## Instructions to follow
Quote exactly the lines between the line containing "Turn this picture" and the line containing "from build123d import *", counting those two lines as part of the range. Leave the rest out.

## Provided data
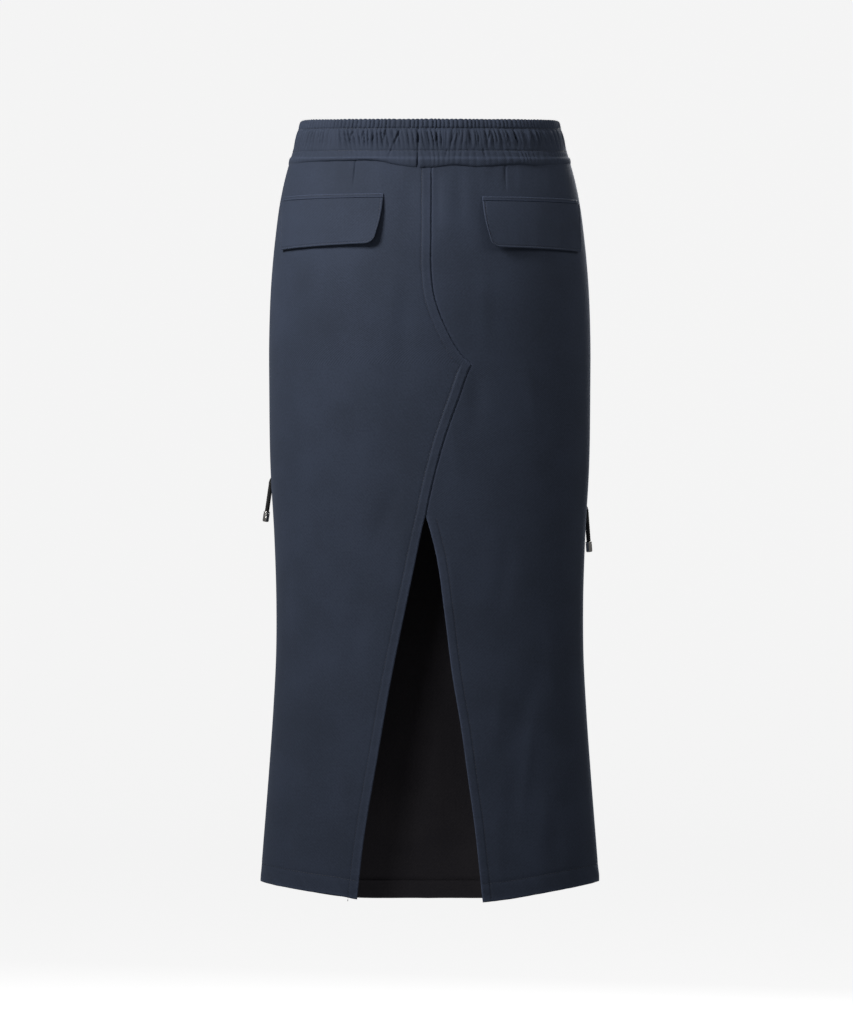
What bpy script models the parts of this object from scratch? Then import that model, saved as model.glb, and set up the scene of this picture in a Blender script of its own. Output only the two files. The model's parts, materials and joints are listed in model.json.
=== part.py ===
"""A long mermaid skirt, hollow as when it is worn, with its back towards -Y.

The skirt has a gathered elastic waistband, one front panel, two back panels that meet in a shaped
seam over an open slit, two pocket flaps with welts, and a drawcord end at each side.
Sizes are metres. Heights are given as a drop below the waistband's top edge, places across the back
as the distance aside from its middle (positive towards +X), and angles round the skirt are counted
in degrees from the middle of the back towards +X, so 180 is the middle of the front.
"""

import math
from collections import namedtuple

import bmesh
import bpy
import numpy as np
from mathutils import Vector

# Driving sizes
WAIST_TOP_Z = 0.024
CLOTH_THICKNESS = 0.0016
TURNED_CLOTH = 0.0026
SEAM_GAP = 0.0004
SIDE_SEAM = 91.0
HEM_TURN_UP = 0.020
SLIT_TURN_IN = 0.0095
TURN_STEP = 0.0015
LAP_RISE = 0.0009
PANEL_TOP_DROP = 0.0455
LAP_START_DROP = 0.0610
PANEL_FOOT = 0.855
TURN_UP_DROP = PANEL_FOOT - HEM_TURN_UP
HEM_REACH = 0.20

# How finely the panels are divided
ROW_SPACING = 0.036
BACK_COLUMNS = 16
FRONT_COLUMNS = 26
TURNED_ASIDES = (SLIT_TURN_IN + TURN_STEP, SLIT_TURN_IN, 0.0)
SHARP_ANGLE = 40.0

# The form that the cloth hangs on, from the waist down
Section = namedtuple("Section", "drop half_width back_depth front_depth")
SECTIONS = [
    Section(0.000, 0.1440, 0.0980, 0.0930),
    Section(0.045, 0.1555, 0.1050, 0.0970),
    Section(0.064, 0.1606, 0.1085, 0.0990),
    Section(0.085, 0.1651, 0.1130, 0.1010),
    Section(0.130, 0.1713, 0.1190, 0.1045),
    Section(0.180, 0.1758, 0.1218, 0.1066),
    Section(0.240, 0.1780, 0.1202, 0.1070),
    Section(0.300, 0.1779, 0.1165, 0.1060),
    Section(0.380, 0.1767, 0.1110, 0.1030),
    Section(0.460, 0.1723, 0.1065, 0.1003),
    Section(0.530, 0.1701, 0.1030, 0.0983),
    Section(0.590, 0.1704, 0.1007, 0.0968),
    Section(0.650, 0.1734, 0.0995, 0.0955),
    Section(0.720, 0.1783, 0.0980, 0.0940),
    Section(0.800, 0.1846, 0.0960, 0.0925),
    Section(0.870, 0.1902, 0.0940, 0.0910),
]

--

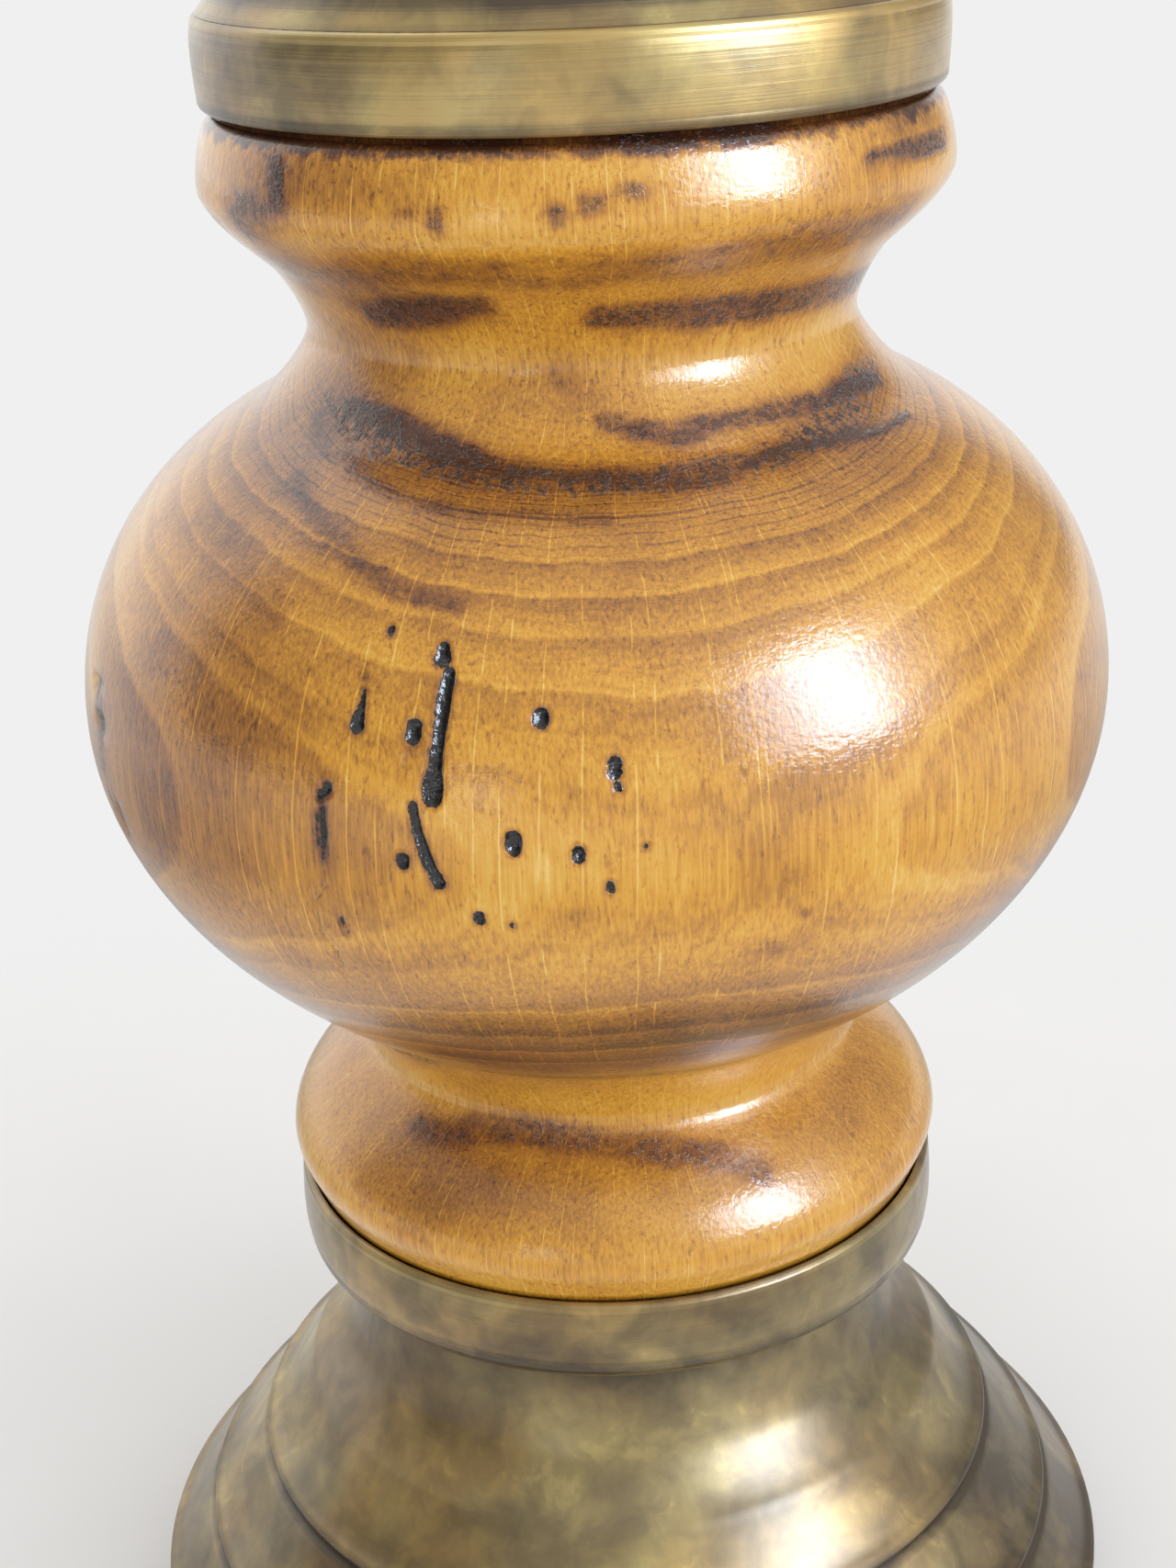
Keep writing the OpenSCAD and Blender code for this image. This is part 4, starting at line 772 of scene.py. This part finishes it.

==

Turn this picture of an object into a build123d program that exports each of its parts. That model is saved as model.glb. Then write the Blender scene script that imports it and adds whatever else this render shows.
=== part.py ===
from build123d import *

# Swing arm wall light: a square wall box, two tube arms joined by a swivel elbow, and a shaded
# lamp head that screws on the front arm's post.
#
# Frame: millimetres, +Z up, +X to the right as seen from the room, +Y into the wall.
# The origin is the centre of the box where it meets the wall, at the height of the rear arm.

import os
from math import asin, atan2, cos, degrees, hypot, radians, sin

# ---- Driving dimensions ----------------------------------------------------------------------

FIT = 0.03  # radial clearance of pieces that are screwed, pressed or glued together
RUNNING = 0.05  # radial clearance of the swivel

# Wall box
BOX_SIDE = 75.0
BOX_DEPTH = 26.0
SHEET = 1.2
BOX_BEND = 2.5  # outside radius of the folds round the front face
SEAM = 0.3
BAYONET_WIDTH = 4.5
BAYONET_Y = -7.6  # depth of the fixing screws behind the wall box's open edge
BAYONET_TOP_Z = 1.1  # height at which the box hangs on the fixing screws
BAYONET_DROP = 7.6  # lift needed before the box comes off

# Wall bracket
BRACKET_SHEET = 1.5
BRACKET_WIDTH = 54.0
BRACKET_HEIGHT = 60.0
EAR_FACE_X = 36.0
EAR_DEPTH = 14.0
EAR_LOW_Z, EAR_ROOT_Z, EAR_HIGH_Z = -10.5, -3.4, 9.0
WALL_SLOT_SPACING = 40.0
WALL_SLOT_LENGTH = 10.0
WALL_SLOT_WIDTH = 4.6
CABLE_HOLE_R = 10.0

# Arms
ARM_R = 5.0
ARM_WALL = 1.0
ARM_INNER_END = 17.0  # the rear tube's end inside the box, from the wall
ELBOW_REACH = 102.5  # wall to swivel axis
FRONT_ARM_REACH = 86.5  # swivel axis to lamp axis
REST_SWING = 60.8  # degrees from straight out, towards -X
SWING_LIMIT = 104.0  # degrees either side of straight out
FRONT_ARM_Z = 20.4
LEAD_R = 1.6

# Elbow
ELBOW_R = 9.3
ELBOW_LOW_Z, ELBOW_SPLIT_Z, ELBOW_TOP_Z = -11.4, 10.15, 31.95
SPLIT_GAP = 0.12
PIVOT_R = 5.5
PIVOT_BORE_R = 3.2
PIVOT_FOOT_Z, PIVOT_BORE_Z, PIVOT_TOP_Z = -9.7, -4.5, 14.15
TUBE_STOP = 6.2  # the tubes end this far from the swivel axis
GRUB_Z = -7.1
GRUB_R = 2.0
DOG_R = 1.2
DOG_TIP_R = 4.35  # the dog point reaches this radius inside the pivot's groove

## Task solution
Turn this picture of an object into a build123d program that exports each of its parts. That model is saved as model.glb. Then write the Blender scene script that imports it and adds whatever else this render shows.
=== part.py ===
from build123d import *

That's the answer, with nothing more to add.